• _TASK DIRECTIONS_
Go through the records below line by line. Count the lines with "This" and give the count alone.

• _ITEMS_

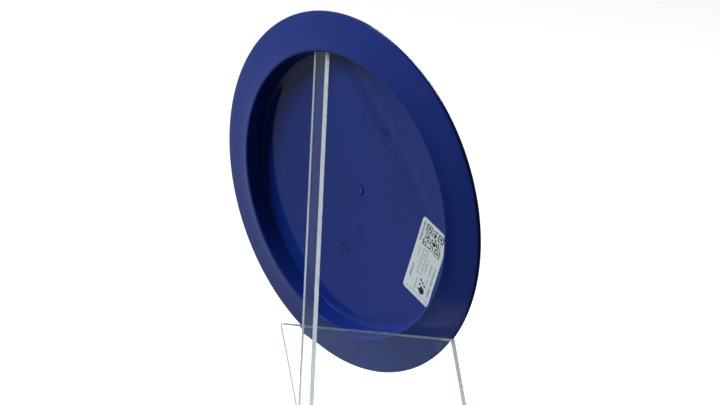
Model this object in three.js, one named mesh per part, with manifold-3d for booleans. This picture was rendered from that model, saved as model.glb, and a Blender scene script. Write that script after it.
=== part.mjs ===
// A golf disc hung on a clear acrylic display stand, with a price label stuck in the disc's recess.
// Millimetres, +Z up. The origin is the middle of the base plate's underside.
// The disc's top side faces -Y and leans back, so its recess faces +Y and the supporting post.
// Pieces are laid out with the middle of the rim's plane at Y = 0, then the whole is moved onto the origin.
import * as THREE from 'three';
import { mergeVertices } from 'three/addons/utils/BufferGeometryUtils.js';
import Module from 'manifold-3d';

const wasm = await Module();
wasm.setup();

// Clearance between neighbouring pieces
const gap = 0.3;

// How the disc is held
const leanAngle = THREE.MathUtils.degToRad(16.8); // disc's lean back from upright
const discClearance = 25.5; // disc's lowest edge above the base plate
const hookDepth = 4.6; // how far inside the rim the post's tip sits

// Disc
const discRadius = 105.5;
const rimInsideRadius = 83; // inside the rim, at its lip
const wallDraft = 1.4; // how much narrower the recess is at the flight plate
const rimDepth = 10.8; // lip to the flight plate's edge
const plateDome = 2.6; // rise of the flight plate, edge to middle
const plateThickness = 2.2;
const plateFillet = 0.8; // between wall and flight plate
const lipRadius = 1.1; // rounding of the rim's inner lip
const landWidth = 0.5; // flat ring that the rim stands on
const noseHeight = 5.6; // middle of the rounded outer edge, above the lip
const noseRadius = 0.9;
const rimHollow = 0.35; // hollow of the rim's underside, deepest a third of the way out
const shoulderRadius = 80; // where the wing meets the flight plate's top
const gateRadius = 3.2; // moulding gate mark in the middle of the recess
const gateHeight = 0.6;
const discSegments = 96;

// Label, placed on the flight plate in the disc's own plane
const labelLength = 50;
const labelWidth = 22.5;
const labelThickness = 0.2;
const labelCorner = 2;
const labelWallGap = 1.3; // label's outer corner to the fillet round the recess
const labelBearing = THREE.MathUtils.degToRad(219.9); // round the disc, from +X
const labelSkew = THREE.MathUtils.degToRad(4.9); // its long side, off the rim's direction

// Stand
const postWidth = 10;
const postThickness = 3;
const panelWidth = 150;
const panelThickness = 3;
const panelLap = 3.5; // panel's top edge above the rim's inner lip
const baseThickness = 5;
const baseSideMargin = 5; // base plate beyond the panel's ends
const baseFrontMargin = 12; // base plate in front of the panel's foot
const baseRearMargin = 29; // base plate behind the post
const baseCorner = 8;
const grooveDepth = 2; // seat of the panel in the base

// Directions in the disc's plane and square to it, as (Y, Z)
const sinLean = Math.sin(leanAngle);
const cosLean = Math.cos(leanAngle);

// Middle of the rim's plane, above the table
const discCentreHeight = baseThickness + discClearance + discRadius * cosLean - noseHeight * sinLean;

// (Y, Z) of a point given up the lean and into the disc from the lip's plane
function leanPoint(upSlope, inward) {
    const y = upSlope * sinLean - inward * cosLean;
    const z = discCentreHeight + upSlope * cosLean + inward * sinLean;
    return new THREE.Vector2(y, z);
}

function arcPoints(centreX, centreY, radius, startDegrees, endDegrees, steps) {
    const points = [];
    for (let i = 0; i <= steps; i += 1) {
        const angle = THREE.MathUtils.degToRad(startDegrees + ((endDegrees - startDegrees) * i) / steps);
        points.push(new THREE.Vector2(centreX + radius * Math.cos(angle), centreY + radius * Math.sin(angle)));
    }
    return points;
}

// Points between two ends, hollowed sideways most at a third of the way, without the ends themselves
function hollowedPoints(from, to, hollow, steps) {
    const along = to.clone().sub(from);
    const side = new THREE.Vector2(-along.y, along.x).normalize();
    const points = [];
    for (let i = 1; i < steps; i += 1) {
        const share = i / steps;
        const point = from.clone().addScaledVector(along, share);
        points.push(point.addScaledVector(side, 6.75 * hollow * share * (1 - share) ** 2));
    }
    return points;
}

// Height of the flight plate's underside above the lip's plane
function plateHeight(radius) {
    const share = radius / (rimInsideRadius - wallDraft);
    return rimDepth + plateDome * (1 - share * share);
}

// The wing's upper side: a quarter of an ellipse from the nose up to the shoulder
function wingPoints(shoulderHeight, steps) {
    const points = [];
    for (let i = 1; i < steps; i += 1) {
        const angle = ((Math.PI / 2) * i) / steps;
        const radius = shoulderRadius + (discRadius - shoulderRadius) * Math.cos(angle);
        const height = noseHeight + (shoulderHeight - noseHeight) * Math.sin(angle);
        points.push(new THREE.Vector2(radius, height));
    }
    return points;
}

function platePoints(fromRadius, toRadius, rise, steps) {
    const points = [];
    for (let i = 0; i <= steps; i += 1) {
        const radius = fromRadius + ((toRadius - fromRadius) * i) / steps;
        points.push(new THREE.Vector2(radius, plateHeight(radius) + rise));
    }
    return points;
}

// Section of the disc: distance from its axis, height above the lip's plane
function discProfile() {
    const wallRadius = rimInsideRadius - wallDraft;
    const gateTop = plateHeight(0) - gateHeight;
    const filletRadius = wallRadius - plateFillet;
    const lipCentre = rimInsideRadius + lipRadius;
    const landEnd = new THREE.Vector2(lipCentre + landWidth, 0);
    const noseCentre = discRadius - noseRadius;
    const noseStart = new THREE.Vector2(noseCentre, noseHeight - noseRadius);
    const shoulderHeight = plateHeight(shoulderRadius) + plateThickness;
    return [
        new THREE.Vector2(0, gateTop),
        new THREE.Vector2(gateRadius, gateTop),
        ...platePoints(gateRadius, filletRadius, 0, 6),
        ...arcPoints(filletRadius, rimDepth - plateFillet, plateFillet, 67, 0, 2),
        ...arcPoints(lipCentre, lipRadius, lipRadius, 180, 270, 4),
        landEnd,
        ...hollowedPoints(landEnd, noseStart, rimHollow, 5),
        ...arcPoints(noseCentre, noseHeight, noseRadius, -90, 0, 3),
        ...wingPoints(shoulderHeight, 8),
        ...platePoints(shoulderRadius, 0, plateThickness, 5),
    ];
}

function makeDisc() {
    return new THREE.LatheGeometry(discProfile(), discSegments);
}

function roundedRectangle(width, height, corner) {
    const x = width / 2 - corner;
    const y = height / 2 - corner;
    const shape = new THREE.Shape();
    shape.absarc(x, y, corner, 0, Math.PI / 2);
    shape.absarc(-x, y, corner, Math.PI / 2, Math.PI);
    shape.absarc(-x, -y, corner, Math.PI, 1.5 * Math.PI);
    shape.absarc(x, -y, corner, 1.5 * Math.PI, 2 * Math.PI);
    shape.closePath();
    return shape;
}

// Disc centre to label centre, with the label's farthest corner just inside the recess's fillet
function labelCentreRadius() {
    const reach = rimInsideRadius - wallDraft - plateFillet - labelWallGap;
    const outward = (labelWidth / 2) * Math.cos(labelSkew) + (labelLength / 2) * Math.sin(labelSkew);
    const sideways = (labelLength / 2) * Math.cos(labelSkew) - (labelWidth / 2) * Math.sin(labelSkew);
    return Math.sqrt(reach * reach - sideways * sideways) - outward;
}

// The label in the disc's own frame, where Y runs into the disc and Z runs down the lean
function makeLabel() {
    const shape = roundedRectangle(labelLength, labelWidth, labelCorner);
    const label = new THREE.ExtrudeGeometry(shape, { depth: labelThickness, bevelEnabled: false, curveSegments: 5 });
    const centreRadius = labelCentreRadius();
    label.rotateZ(labelBearing + Math.PI / 2 - labelSkew);
    label.translate(centreRadius * Math.cos(labelBearing), centreRadius * Math.sin(labelBearing), 0);
    label.rotateX(-Math.PI / 2);
    const place = label.getAttribute('position');
    for (let i = 0; i < place.count; i += 1) {
        const radius = Math.hypot(place.getX(i), place.getZ(i));
        place.setY(i, plateHeight(radius) - gap - labelThickness + place.getY(i));
    }
    return label;
}

function toSolid(geometry) {
    const bare = geometry.clone();
    bare.deleteAttribute('normal');
    bare.deleteAttribute('uv');
    const merged = mergeVertices(bare, 1e-4);
    const vertProperties = new Float32Array(merged.getAttribute('position').array);
    const triVerts = new Uint32Array(merged.getIndex().array);
    return new wasm.Manifold(new wasm.Mesh({ numProp: 3, vertProperties, triVerts }));
}

function toGeometry(solid) {
    const mesh = solid.getMesh();
    const geometry = new THREE.BufferGeometry();
    geometry.setAttribute('position', new THREE.BufferAttribute(mesh.vertProperties, 3));
    geometry.setIndex(new THREE.BufferAttribute(mesh.triVerts, 1));
    geometry.computeVertexNormals();
    return geometry;
}

// A side view, as (Y, Z) points, extruded across X and centred on X = 0
function acrossX(points, width) {
    const prism = new THREE.ExtrudeGeometry(new THREE.Shape(points), { depth: width, bevelEnabled: false });
    prism.translate(0, 0, -width / 2);
    const turn = new THREE.Matrix4().makeBasis(
        new THREE.Vector3(0, 1, 0),
        new THREE.Vector3(0, 0, 1),
        new THREE.Vector3(1, 0, 0),
    );
    return prism.applyMatrix4(turn);
}

// The recess wall above the post: its (Y, Z) at a depth inside the lip, at the post's corners
function wallPoint(inward) {
    const radius = rimInsideRadius - (wallDraft * inward) / rimDepth;
    return leanPoint(Math.sqrt(radius * radius - (postWidth * postWidth) / 4), inward);
}

const postY = wallPoint(hookDepth).x;
const postBack = postY + postThickness / 2;

// Depth inside the lip at which the wall passes over the post's back face
function depthAtPostBack() {
    const lip = wallPoint(0);
    const tip = wallPoint(hookDepth);
    return (hookDepth * (lip.x - postBack)) / (lip.x - tip.x);
}

function makePost() {
    const top = wallPoint(depthAtPostBack()).y - gap;
    const bottom = gap;
    const post = new THREE.BoxGeometry(postWidth, postThickness, top - bottom);
    post.translate(0, postY, (top + bottom) / 2);
    return post;
}

// The panel's side view between its top edge and a height, grown by a margin on both faces
function panelOutline(bottomHeight, margin) {
    const frontInward = -gap + margin;
    const backInward = -gap - panelThickness - margin;
    const topSlope = panelLap - rimInsideRadius;
    const slopeAt = (inward) => (bottomHeight - discCentreHeight - inward * sinLean) / cosLean;
    return [
        leanPoint(topSlope, frontInward),
        leanPoint(slopeAt(frontInward), frontInward),
        leanPoint(slopeAt(backInward), backInward),
        leanPoint(topSlope, backInward),
    ];
}

function makePanel() {
    const bottom = baseThickness - grooveDepth + gap;
    return acrossX(panelOutline(bottom, 0), panelWidth);
}

const panelFoot = panelOutline(baseThickness, 0)[1].x;
const baseFront = panelFoot - baseFrontMargin;
const baseDepth = postBack + baseRearMargin - baseFront;
const baseMiddle = baseFront + baseDepth / 2;

function makeBase() {
    const shape = roundedRectangle(panelWidth + 2 * baseSideMargin, baseDepth, baseCorner);
    const plate = new THREE.ExtrudeGeometry(shape, { depth: baseThickness, bevelEnabled: false, curveSegments: 8 });
    plate.translate(0, baseMiddle, 0);
    const mortise = new THREE.BoxGeometry(postWidth + 2 * gap, postThickness + 2 * gap, 4 * baseThickness);
    mortise.translate(0, postY, 0);
    const groove = acrossX(panelOutline(baseThickness - grooveDepth, gap), panelWidth + 2 * gap);
    return toGeometry(toSolid(plate).subtract(toSolid(mortise)).subtract(toSolid(groove)));
}

const mouldedPlastic = new THREE.MeshStandardMaterial({ color: 0x1a2a7a, roughness: 0.25, metalness: 0 });
const labelPaper = new THREE.MeshStandardMaterial({ color: 0xd6e0e0, roughness: 0.6, metalness: 0 });
const clearAcrylic = new THREE.MeshStandardMaterial({
    color: 0xcfdcda,
    roughness: 0.05,
    metalness: 0,
    transparent: true,
    opacity: 0.35,
});

function named(name, geometry, material) {
    const mesh = new THREE.Mesh(geometry, material);
    mesh.name = name;
    return mesh;
}

// The disc's own frame: Y runs into the disc from its lip, Z runs down the lean
const heldDisc = new THREE.Group();
heldDisc.position.set(0, 0, discCentreHeight);
heldDisc.rotation.x = Math.PI - leanAngle;
heldDisc.add(named('flying_disc', makeDisc(), mouldedPlastic));
heldDisc.add(named('price_label', makeLabel(), labelPaper));

const stand = new THREE.Group();
stand.add(named('base_plate', makeBase(), clearAcrylic));
stand.add(named('support_post', makePost(), clearAcrylic));
stand.add(named('rest_panel', makePanel(), clearAcrylic));

const displayedDisc = new THREE.Group();
displayedDisc.position.y = -baseMiddle;
displayedDisc.add(stand, heldDisc);

export default displayedDisc;
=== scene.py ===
import math
import random

import bmesh
import bpy
from mathutils import Euler, Matrix, Vector


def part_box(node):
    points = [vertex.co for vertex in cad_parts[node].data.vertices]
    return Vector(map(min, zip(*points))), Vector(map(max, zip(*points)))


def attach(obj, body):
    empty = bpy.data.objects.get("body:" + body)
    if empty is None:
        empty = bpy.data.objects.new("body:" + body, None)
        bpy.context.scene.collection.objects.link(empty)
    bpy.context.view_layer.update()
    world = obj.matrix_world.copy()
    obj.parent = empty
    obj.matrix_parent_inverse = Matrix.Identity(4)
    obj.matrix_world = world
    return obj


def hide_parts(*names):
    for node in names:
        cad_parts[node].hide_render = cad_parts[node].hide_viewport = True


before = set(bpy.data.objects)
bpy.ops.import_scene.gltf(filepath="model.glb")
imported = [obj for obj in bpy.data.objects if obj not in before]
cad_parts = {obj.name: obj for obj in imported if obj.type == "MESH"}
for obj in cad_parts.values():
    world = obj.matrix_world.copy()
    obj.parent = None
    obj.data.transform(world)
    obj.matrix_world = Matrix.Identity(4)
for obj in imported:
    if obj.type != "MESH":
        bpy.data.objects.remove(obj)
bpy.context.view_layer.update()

mm = 0.001
print("frame loaded:", len(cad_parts), "nodes")


# small helpers

def hexToLinear(code):
    channels = [int(code[i:i + 2], 16) / 255 for i in (1, 3, 5)]
    linear = [c / 12.92 if c <= 0.04045 else ((c + 0.055) / 1.055) ** 2.4 for c in channels]
    return (*linear, 1.0)


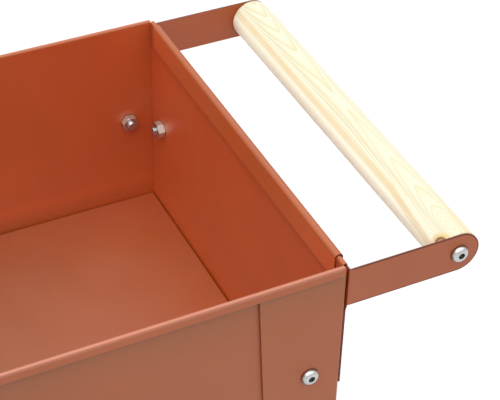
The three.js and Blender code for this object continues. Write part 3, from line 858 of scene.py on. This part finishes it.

• _SOLUTION BELOW_
2